# Android roast log app



## Batian (Oct 23, 2017)

I found an app on Google Play this morning that looks as if it can do the biz. It is available in free and paid (£1.55p) versions. I played with the freebie, like it and parted with cash.

I have not used it in anger, but a couple of goes as a simulated roast went OK.

It has two temperature recorders in its many features. It has an additional notes section that can be completed after the roast. perhaps this could be used to note damper settings?

Criticism would be that the buttons are a bit small on a smartphone, so perhaps better suited to small fingers or a 'tablet'?

An obvious improvement would be an on board running 'rate of rise' calculation.

At the time of post, there had only been 13 Feedback comments, (mostly very favourable) so I do not think it has been about long???

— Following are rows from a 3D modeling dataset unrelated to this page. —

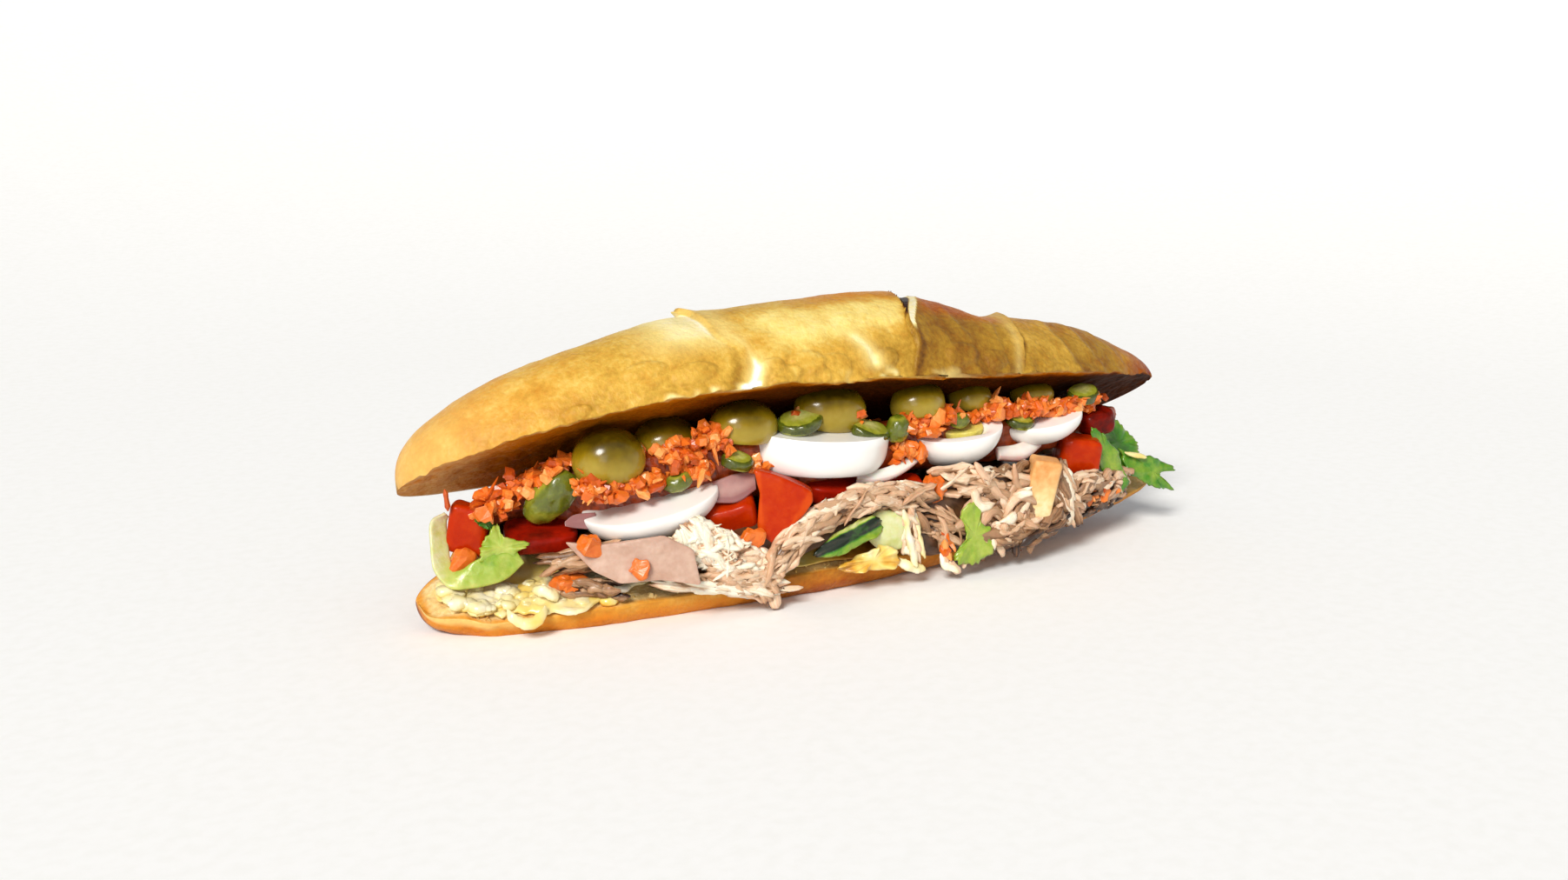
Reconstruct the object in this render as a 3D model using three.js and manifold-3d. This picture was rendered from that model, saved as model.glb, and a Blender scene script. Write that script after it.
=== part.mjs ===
// A bocadillo: a crusty roll split along its front, held open by its filling of lettuce, tuna, egg,
// tomato, onion, grated carrot, olives, gherkins and mayonnaise.
// Millimetres, +Z up. X runs along the loaf and -Y is the open front.
import * as THREE from 'three';
import { ParametricGeometry } from 'three/addons/geometries/ParametricGeometry.js';
import { mergeVertices } from 'three/addons/utils/BufferGeometryUtils.js';
import Module from 'manifold-3d';

const wasm = await Module();
wasm.setup();

const { degToRad, lerp, clamp, smoothstep } = THREE.MathUtils;

// Driving dimensions of the roll
const LID_HALF_LENGTH = 127.6;
const LID_HALF_WIDTH = 36;
const LID_THICKNESS = 37;
const LID_TILT = 32;
const LID_HEIGHT = 45.9;
const BASE_HALF_LENGTH = 126.6;
const BASE_HALF_WIDTH = 34;
const BASE_THICKNESS = 16;
const BASE_TILT = 12;
const BASE_HEIGHT = 15.3;
const CRUMB_DISH = 1.5;

// Middle of each half along X: the lid sits a little to the left and the base to the right
const LID_MIDDLE = -0.9;
const BASE_MIDDLE = 0.4;

// Clear space between pieces that touch, the thickness of the spread under the filling, and the seam
// between the tuna and the carrot above it
const GAP = 0.35;
const SPREAD = 2.2;
const SEAM = 1.1;

// How far the filling runs along the roll, as shares of its half length, how far the tuna stands out past
// the base's rim and droops over it, how far across the lid the carrot reaches, and how far back both go
const FILLING_START = -0.84;
const FILLING_END = 0.87;
const TUNA_OVERHANG = 3.2;
const TUNA_DROOP = 7.5;
const CARROT_REACH = 0.72;
const BACK_REACH = 0.68;

// Sizes of the small pieces that show on the heaps
const FLAKE = { length: 15, width: 4.2, thick: 2.6 };
const SHRED = { length: 7.5, width: 2.9, thick: 2.3 };
const FLAKE_COUNT = 72;
const SHRED_COUNT = 58;

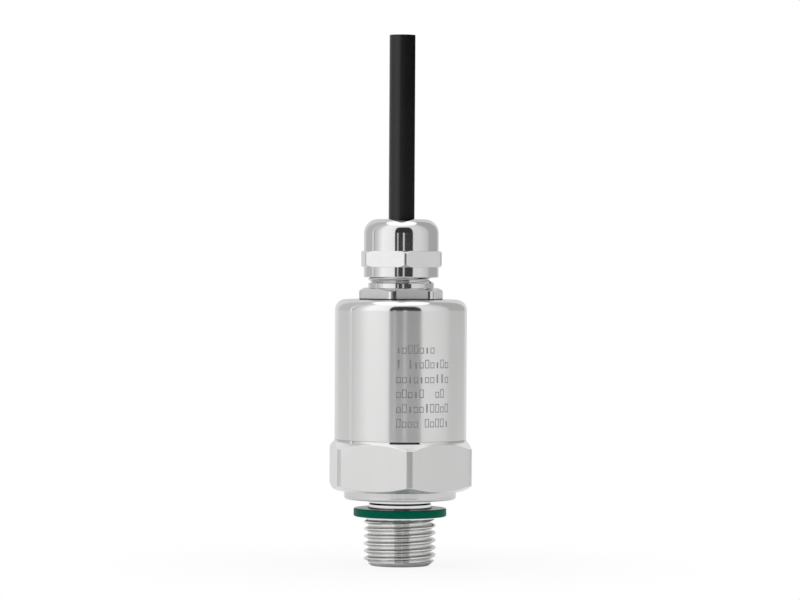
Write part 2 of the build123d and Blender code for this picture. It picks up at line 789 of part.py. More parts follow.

Response from the developer to a query was quick---even though it was Sunday!

Free:

https://play.google.com/store/apps/details?id=alex.cofferoaster&hl=en_GB

Paid:

https://play.google.com/store/apps/details?id=alex.coffeeroasterpro&hl=en_GB


----------



## Batian (Oct 23, 2017)

The 'paid for' version of this app has now been updated to handle a Yocto Thermocouple.


----------



## Batian (Oct 23, 2017)

The paid for version has now been updated to calculate ROR 'on the hoof'.


----------



## Batian (Oct 23, 2017)

If you find that when connected, the Yocto over rides the ability to manually set the slider (slider resets when finger lifted), this error will be corrected in an update due over the next few days.


----------



## Batian (Oct 23, 2017)

The above error has now been updated. Download via Google Play etc.


----------